Some of Rhyd’s ideas I just have to take his word for because they are outside my personal reality and experience. He has very definite ideas about the gods, I am not certain what I think. He has personal experiences with them. As I don’t experience the gods the way he does, does that make his experiences unreal. Not at all, it only makes it outside of my personal experience. But his jumping from subject to subject makes perfect sense to a pattern seeing person such as myself.
One of my complaints about science is that it breaks things down and puts each thing into it own labeled box except that nothing is actually isolated like that. You can’t understand reality, if you only look at things that way. I have discovered that often scientists, in related sciences, do not talk and discuss things with those in other related sciences, much less with those in what they think are unrelated sciences.
So in a world of specialists, we are missing having enough generalists that see how it all functions together ad that is the base of any of the problems that we seem not able to solve that keep getting worse.
In religion, it might be the spiritual and material side of life they separate and yet both act on the other.

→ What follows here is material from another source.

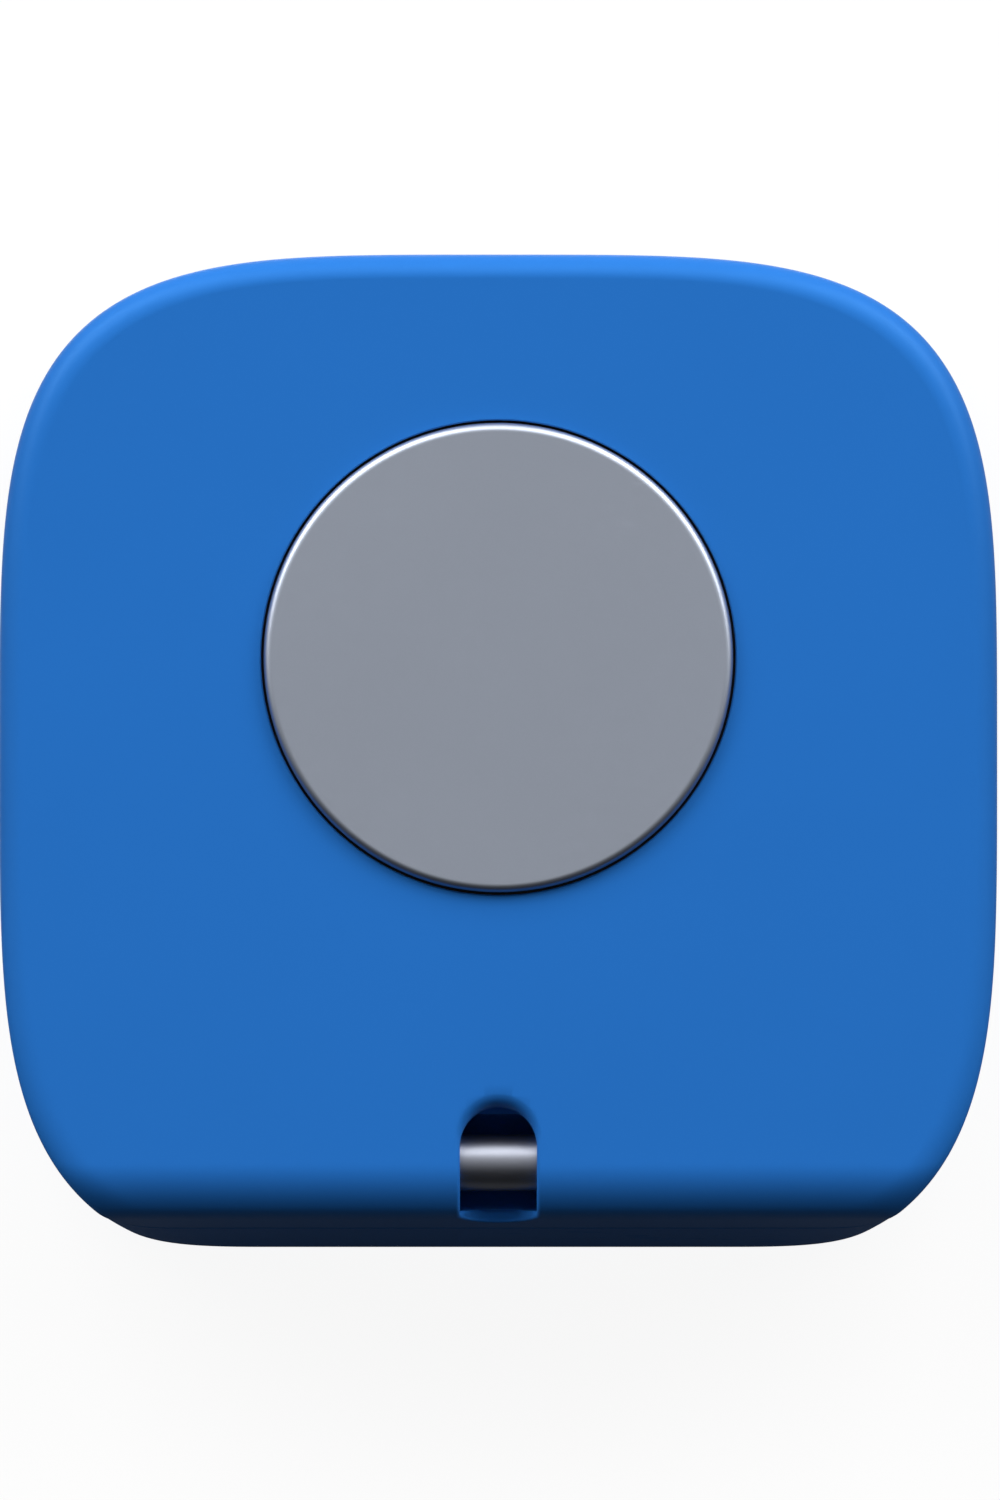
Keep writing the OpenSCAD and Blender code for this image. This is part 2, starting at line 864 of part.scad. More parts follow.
// Spring strips that stand beside the coin cell and turn under the board.
module positive_contacts() {
    color("gold")
        at_axis()
            for (angle = contact_angles)
                rotate([0, 0, angle])
                    translate([contact_d, -contact_w / 2, 0]) {
                        translate([0, 0, contact_z])
                            cube([contact_t, contact_w, board_z - contact_z]);
                        translate([0, 0, board_z - contact_t])
                            cube([contact_foot, contact_w, contact_t]);
                    }
}

// A bowed strip under the board that presses on the cell's cap.
module negative_contact() {
    high = board_z - contact_t / 2;
    low = cell_top + fit + contact_t / 2;
    path = [
        [-spring_reach - 0.7, low + 0.1], [-spring_reach, low], [-spring_base, high],
        [spring_base, high], [spring_reach, low], [spring_reach + 0.7, low + 0.1]
    ];
    color("gold")
        at_axis()
            rotate([90, 0, 0])
                linear_extrude(contact_w, center = true)
                    polygon(concat(
                        [for (p = path) [p[0], p[1] - contact_t / 2]],
                        [for (p = reversed(path)) [p[0], p[1] + contact_t / 2]]
                    ));
}

// ---------------------------------------------------------------- coin cell

// The positive can: a steel cup crimped over the gasket, its flat face to the door.
module cell_can() {
    color("silver")
        at_axis()
            translate([0, 0, cell_z])
                rotate_extrude()
                    polygon([
                        [0, 0],
                        [cell_r, 0],
                        [cell_r, can_h],
                        [crimp_r, can_h],
                        [crimp_r, can_h - cell_wall],
                        [cell_r - cell_wall, can_h - cell_wall],
                        [cell_r - cell_wall, cell_wall],
                        [0, cell_wall]
                    ]);
}

// The negative cap: a shallower cup that closes the can from the board's side.
module cell_cap() {
    color("lightgray")
        at_axis()
            difference() {
                disc(cup_r, skirt_z, cell_top);
                disc(cup_r - cell_wall, skirt_z - 1, cell_top - cell_wall);
            }
}

module cell_gasket() {
    color("black")
        at_axis()
            tube(
                cell_r - cell_wall - fit,
                cup_r + fit,
                cell_z + cell_wall + fit,
                cell_z + can_h - cell_wall - fit
            );
}

module cell_core() {
    color("dimgray")
        at_axis()
            disc(cup_r - cell_wall - fit, cell_z + cell_wall + fit, cell_top - cell_wall - fit);
}

// ---------------------------------------------------------------- battery door

module battery_door() {
    color("midnightblue")
        at_axis()
            difference() {
                union() {
                    disc(door_r, door_recess, door_top);
                    for (angle = lug_angles)
                        sector(
                            door_r - 0.5, lug_r,
                            angle - lug_angle / 2, angle + lug_angle / 2,
                            ledge_t + lug_gap, door_top
                        );
                }
                tube(bay_r + groove_w, bay_r, seal_z, door_top + 1);
                translate([0, 0, door_recess + coin_slot_h - coin_r])
                    rotate([90, 0, 0])
                        cylinder(r = coin_r, h = coin_slot_w, center = true);
                at_angles([lug_angles[0]], door_r - 3 * mark_r)
                    disc(mark_r, -1, door_recess + mark_d);
            }
}

module door_seal() {
    color("black")
        at_axis()
            rotate_extrude()
                translate([groove_r, seal_z + (seal_d + fit) / 2])
                    circle(d = seal_d);
}

front_shell();
rear_shell();
case_gasket();
lanyard_bar();
button_cap();
cap_film();
button_carrier();
button_diaphragm();
button_retainer();
snap_dome();
main_board();
board_screws();
radio_chip();
main_crystal();
clock_crystal();
chip_antenna();
buffer_capacitor();
board_passives();
sounder_case();
sounder_diaphragm();
positive_contacts();
negative_contact();
cell_can();
cell_cap();
cell_gasket();
cell_core();
battery_door();
door_seal();
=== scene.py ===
"""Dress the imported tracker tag: moulded shells, metal button, lanyard bar and coin door.

Lengths are in metres and stand in the frame of the CAD model, +Z out of the front face and
the lanyard bar towards -Y.
"""

import json
import logging
import math
from dataclasses import dataclass
from enum import Enum
from functools import partial
from typing import Callable, Sequence

import bmesh
import bpy
import numpy as np
from mathutils import Matrix, Vector


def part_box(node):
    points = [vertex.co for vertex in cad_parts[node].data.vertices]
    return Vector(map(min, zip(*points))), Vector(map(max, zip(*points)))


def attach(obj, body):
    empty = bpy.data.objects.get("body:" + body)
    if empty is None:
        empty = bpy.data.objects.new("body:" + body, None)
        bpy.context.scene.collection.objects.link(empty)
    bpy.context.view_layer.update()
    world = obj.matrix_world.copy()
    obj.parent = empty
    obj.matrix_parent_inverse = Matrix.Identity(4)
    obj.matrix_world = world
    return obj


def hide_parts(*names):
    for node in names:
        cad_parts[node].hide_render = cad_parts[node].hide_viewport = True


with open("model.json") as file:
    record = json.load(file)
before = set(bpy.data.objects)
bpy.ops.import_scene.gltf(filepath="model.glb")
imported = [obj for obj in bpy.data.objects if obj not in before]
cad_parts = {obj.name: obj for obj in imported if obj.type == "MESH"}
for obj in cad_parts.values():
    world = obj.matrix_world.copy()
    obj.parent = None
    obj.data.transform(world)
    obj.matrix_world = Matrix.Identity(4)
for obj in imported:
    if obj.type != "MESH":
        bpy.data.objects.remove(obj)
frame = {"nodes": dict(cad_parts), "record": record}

log = logging.getLogger("tracker_tag")

MM = 0.001
STARTUP_OBJECTS = ("Cube", "Light", "Camera")
WELD = 2e-7  # points nearer than this are one point
TINY = 1e-12  # keeps a width of nought from dividing
PIN_COLUMNS = 32  # points round a pin or a screw hole
THIRDS = (30.0, 150.0, 270.0)  # degrees at which the guide's ears and the door's lugs stand

Colour = tuple[float, float, float]
Point = tuple[float, float, float]
Value = np.ndarray | float
Object = bpy.types.Object
Node = bpy.types.Node
Socket = bpy.types.NodeSocket


class Body(Enum):
    """The bodies that pieces ride on."""

    CASE = "case"
    BUTTON = "button"
    DOOR = "door"


class Slot(Enum):
    """The record's material slots."""

    FRONT = "front_plastic"
    REAR = "rear_plastic"
    DOOR = "door_plastic"
    CAP = "cap_aluminium"
    BAR = "bar_steel"
    SEAL = "seal_rubber"
    FILM = "film"
    CARRIER = "carrier_plastic"
    SILICONE = "silicone"
    SPRING = "spring_steel"
    LAMINATE = "board_laminate"
    SCREW = "screw_steel"
    EPOXY = "chip_epoxy"
    CRYSTAL = "crystal_can"
    ANTENNA = "antenna_ceramic"
    CAPACITOR = "capacitor_body"
    PASSIVE = "passive_ceramic"
    SOUNDER = "sounder_brass"
    CONTACT = "contact_brass"
    CELL = "cell_steel"
    ELECTRODE = "cell_electrode"


# ---------------------------------------------------------------- meshes


@dataclass
class Skin:
    """One closed surface: its points and, for each number of corners, its faces."""

    points: np.ndarray
    faces: list[np.ndarray]

    def volume(self) -> float:
        """Signed volume inside the surface, positive when the faces point outwards.

        Each face is a fan of triangles, and each triangle with the origin holds a . (b x c) / 6.

        Returns:
            The volume in cubic metres.
        """
        total = 0.0
        for face in self.faces:
            corners = self.points[face]
            for k in range(1, face.shape[1] - 1):
                cross = np.cross(corners[:, k], corners[:, k + 1])
                total += float(np.einsum("ij,ij->", corners[:, 0], cross)) / 6
        return total

    def outward(self) -> "Skin":
        """The same surface with its faces pointing outwards.

        Returns:
            This surface, or a copy with every face turned round.
        """
        if self.volume() < 0:
            return Skin(self.points, [face[:, ::-1] for face in self.faces])
        return self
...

If the material world were really not important, then we would not spend so much time living and learning our spiritual lessons in this material and mortal world in the first place. So here as well, we will need people who see the pattern that connects it all together.
Rhyd sees different parts than I do, so I do my best to follow his thinking as best I can, but I will still miss some of it due to my own limitations. But all of us are both students, and teachers, in this life at the same time to different people. We just have our own unique lessons to learn. That is what our life is about. Generalists will also need the specialists when they want to dig more deeply into any part of the pattern.
Seen the pictures sent back from Ceres and Pluto? Each of these triumphs of engineering represents a whole lot of scientific specialists talking to each other, intimately and at length.
I am very glad if they are, but I talk of my personal experience with geologists, volcanologists and experts of crystal growth and what scientists themselves have told me. There are more that study more than one science the there was say a decade ago, but we need far more cross over for the very reasons that I stated, that everything works together, not separately.
Let give you a example say an ecological problem caused by pollution. You not only need the Chemistry and the biological sciences, but you will have to involve social, religious and economic studies if you want to actually end the problem, because religions beliefs, economic considerations, social and political needs affect the decisions that we humans make on the ecology. The chemical and biological sciences are not enough to make the change happen and continue to happen.
Again this is what I mean by needing the generalists who see how various different things work together to cause things to happen. In other words, the people who see the patterns.
Sad to see the barrier between “hard” and “soft” sciences still pretty much in place, as indeed it was in my day.